→ **COLLECTED MATERIAL**
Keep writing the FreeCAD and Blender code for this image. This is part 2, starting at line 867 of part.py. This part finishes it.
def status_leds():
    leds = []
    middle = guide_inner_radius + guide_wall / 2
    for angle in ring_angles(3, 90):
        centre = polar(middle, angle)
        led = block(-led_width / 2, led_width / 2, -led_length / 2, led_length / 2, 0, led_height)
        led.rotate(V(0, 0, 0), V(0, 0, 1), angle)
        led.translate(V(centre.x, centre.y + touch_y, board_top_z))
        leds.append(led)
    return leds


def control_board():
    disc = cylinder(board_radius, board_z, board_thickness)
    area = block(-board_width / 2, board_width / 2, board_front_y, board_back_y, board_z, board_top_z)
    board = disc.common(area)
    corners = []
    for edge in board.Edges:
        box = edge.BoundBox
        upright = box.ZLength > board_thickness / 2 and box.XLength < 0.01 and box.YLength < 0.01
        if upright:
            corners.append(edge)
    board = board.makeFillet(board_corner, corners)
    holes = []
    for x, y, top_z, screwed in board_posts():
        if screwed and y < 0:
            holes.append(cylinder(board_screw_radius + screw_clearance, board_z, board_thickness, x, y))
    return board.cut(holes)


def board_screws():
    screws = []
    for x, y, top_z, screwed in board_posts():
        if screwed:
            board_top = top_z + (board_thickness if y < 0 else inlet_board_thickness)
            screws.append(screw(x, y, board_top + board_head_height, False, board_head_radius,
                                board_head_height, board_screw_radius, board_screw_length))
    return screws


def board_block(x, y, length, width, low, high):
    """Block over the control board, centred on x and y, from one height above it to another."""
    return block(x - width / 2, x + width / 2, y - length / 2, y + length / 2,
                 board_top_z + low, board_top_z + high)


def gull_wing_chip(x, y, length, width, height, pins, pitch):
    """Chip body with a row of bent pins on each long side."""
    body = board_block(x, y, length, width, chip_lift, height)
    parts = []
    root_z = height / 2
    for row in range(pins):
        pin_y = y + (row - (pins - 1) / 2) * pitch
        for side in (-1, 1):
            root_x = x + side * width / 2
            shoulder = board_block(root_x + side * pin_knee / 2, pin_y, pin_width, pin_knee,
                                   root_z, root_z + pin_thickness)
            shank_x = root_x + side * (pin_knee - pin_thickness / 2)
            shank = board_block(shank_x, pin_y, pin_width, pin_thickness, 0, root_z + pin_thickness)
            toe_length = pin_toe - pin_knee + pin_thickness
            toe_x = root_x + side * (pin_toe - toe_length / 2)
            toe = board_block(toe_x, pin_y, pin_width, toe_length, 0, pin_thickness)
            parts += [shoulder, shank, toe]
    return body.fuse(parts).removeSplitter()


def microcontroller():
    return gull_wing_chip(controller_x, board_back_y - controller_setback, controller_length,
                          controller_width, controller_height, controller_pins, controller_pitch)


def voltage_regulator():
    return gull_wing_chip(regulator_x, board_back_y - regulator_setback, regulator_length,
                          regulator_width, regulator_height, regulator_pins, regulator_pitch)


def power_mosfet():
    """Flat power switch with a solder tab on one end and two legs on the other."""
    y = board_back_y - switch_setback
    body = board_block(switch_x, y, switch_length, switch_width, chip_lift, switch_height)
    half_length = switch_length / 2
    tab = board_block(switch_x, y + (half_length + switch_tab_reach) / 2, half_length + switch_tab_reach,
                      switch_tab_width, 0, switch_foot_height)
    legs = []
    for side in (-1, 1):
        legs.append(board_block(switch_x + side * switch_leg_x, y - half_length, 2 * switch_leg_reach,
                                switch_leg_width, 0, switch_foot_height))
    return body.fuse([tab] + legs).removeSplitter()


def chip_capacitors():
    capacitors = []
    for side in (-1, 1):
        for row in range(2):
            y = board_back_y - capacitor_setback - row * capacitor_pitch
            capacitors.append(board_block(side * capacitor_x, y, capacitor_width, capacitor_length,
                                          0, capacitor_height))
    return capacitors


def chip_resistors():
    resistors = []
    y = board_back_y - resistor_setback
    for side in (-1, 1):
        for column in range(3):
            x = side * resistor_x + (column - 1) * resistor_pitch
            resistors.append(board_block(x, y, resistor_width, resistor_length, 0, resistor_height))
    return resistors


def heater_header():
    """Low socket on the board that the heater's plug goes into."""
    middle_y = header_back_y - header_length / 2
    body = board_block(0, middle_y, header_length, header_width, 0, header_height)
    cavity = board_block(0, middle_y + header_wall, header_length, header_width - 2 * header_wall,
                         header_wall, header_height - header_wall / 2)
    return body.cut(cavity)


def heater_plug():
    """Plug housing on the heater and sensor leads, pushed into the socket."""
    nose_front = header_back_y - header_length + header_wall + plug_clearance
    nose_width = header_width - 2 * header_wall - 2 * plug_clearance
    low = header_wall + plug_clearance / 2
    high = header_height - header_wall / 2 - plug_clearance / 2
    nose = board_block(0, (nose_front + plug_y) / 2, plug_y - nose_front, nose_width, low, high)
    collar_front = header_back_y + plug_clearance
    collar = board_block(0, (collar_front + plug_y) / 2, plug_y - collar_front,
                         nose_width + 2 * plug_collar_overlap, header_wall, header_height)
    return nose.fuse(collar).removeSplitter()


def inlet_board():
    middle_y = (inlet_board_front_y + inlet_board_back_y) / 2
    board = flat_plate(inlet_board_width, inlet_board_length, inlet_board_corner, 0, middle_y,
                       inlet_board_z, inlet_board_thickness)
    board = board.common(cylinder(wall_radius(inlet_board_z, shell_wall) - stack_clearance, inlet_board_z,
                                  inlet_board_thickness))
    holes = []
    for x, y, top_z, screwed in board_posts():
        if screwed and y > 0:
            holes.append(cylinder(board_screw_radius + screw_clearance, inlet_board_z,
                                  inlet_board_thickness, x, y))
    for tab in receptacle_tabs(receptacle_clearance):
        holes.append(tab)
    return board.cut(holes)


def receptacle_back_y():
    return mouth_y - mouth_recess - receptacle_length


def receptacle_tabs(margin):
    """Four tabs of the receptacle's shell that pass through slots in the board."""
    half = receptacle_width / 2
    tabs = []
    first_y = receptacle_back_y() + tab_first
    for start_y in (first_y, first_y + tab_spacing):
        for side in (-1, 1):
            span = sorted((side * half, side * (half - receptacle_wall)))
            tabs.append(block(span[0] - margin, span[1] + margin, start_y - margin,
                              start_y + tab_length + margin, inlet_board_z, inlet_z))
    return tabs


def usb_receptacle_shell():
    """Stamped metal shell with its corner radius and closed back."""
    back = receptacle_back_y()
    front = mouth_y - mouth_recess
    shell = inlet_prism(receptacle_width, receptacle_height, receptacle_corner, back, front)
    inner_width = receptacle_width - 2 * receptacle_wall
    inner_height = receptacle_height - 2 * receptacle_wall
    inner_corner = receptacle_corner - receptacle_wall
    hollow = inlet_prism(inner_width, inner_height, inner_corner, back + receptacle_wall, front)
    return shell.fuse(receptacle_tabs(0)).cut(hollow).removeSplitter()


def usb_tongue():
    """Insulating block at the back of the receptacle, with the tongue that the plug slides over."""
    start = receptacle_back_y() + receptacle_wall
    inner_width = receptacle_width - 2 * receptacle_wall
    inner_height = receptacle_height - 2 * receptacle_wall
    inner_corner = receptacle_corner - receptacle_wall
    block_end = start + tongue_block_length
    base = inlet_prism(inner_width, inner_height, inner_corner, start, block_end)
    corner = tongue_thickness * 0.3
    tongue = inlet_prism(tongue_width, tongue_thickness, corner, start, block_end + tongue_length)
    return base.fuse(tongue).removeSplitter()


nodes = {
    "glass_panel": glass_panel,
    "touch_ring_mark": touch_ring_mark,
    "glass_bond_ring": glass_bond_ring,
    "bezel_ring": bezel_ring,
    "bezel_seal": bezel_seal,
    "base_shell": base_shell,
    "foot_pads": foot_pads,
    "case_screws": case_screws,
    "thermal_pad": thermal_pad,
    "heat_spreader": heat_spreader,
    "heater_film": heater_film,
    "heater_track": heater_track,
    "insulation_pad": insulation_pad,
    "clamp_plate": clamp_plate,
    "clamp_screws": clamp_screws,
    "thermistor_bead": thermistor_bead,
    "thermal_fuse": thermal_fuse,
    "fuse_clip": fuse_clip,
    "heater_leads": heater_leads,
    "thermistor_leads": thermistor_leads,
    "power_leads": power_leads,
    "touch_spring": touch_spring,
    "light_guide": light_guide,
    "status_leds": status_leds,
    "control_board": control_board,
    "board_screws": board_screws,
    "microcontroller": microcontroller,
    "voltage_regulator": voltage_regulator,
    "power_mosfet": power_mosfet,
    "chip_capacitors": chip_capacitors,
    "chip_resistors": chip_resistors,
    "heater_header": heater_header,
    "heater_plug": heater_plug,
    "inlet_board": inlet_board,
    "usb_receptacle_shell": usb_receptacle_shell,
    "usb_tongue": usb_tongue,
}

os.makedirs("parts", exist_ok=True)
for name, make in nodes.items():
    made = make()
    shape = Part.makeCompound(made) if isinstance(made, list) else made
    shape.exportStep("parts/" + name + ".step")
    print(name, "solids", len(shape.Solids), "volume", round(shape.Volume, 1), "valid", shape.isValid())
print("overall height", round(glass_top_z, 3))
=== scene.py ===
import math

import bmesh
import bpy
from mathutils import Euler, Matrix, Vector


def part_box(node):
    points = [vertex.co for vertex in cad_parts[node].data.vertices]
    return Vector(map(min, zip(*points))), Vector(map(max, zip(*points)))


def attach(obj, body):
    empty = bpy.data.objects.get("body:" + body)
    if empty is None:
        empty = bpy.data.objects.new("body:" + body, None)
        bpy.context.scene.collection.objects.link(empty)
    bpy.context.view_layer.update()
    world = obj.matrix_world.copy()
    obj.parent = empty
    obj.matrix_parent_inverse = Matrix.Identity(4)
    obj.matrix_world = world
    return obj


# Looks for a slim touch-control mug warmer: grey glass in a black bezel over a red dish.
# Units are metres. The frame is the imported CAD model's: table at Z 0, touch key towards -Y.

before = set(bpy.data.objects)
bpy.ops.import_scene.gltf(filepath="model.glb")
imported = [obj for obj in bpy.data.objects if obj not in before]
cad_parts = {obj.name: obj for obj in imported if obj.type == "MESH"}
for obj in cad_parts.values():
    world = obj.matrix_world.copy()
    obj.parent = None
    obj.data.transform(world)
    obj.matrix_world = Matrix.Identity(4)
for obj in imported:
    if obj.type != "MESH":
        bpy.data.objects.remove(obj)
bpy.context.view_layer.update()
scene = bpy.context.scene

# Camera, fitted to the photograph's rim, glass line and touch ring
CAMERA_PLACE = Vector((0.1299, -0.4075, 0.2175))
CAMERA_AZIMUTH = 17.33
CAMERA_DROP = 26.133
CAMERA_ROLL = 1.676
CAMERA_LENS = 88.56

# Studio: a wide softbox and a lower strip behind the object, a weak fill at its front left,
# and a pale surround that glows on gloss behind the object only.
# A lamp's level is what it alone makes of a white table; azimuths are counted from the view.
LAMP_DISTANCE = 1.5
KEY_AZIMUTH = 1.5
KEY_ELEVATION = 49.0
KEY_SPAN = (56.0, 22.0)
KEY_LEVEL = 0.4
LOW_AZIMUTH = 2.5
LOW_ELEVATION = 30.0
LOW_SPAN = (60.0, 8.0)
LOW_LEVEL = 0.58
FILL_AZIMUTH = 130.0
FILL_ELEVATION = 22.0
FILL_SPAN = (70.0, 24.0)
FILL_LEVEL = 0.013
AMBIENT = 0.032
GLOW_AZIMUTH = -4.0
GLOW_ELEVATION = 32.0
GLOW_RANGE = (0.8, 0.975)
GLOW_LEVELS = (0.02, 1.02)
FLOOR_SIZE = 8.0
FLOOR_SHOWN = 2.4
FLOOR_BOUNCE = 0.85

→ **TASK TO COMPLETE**
Output exactly the lines running from the line containing "for name, make" through the line containing "bpy.data.objects.remove(obj)", and only those lines.

→ **TASK SOLUTION**
for name, make in nodes.items():
    made = make()
    shape = Part.makeCompound(made) if isinstance(made, list) else made
    shape.exportStep("parts/" + name + ".step")
    print(name, "solids", len(shape.Solids), "volume", round(shape.Volume, 1), "valid", shape.isValid())
print("overall height", round(glass_top_z, 3))
=== scene.py ===
import math

import bmesh
import bpy
from mathutils import Euler, Matrix, Vector


def part_box(node):
    points = [vertex.co for vertex in cad_parts[node].data.vertices]
    return Vector(map(min, zip(*points))), Vector(map(max, zip(*points)))


def attach(obj, body):
    empty = bpy.data.objects.get("body:" + body)
    if empty is None:
        empty = bpy.data.objects.new("body:" + body, None)
        bpy.context.scene.collection.objects.link(empty)
    bpy.context.view_layer.update()
    world = obj.matrix_world.copy()
    obj.parent = empty
    obj.matrix_parent_inverse = Matrix.Identity(4)
    obj.matrix_world = world
    return obj


# Looks for a slim touch-control mug warmer: grey glass in a black bezel over a red dish.
# Units are metres. The frame is the imported CAD model's: table at Z 0, touch key towards -Y.

before = set(bpy.data.objects)
bpy.ops.import_scene.gltf(filepath="model.glb")
imported = [obj for obj in bpy.data.objects if obj not in before]
cad_parts = {obj.name: obj for obj in imported if obj.type == "MESH"}
for obj in cad_parts.values():
    world = obj.matrix_world.copy()
    obj.parent = None
    obj.data.transform(world)
    obj.matrix_world = Matrix.Identity(4)
for obj in imported:
    if obj.type != "MESH":
        bpy.data.objects.remove(obj)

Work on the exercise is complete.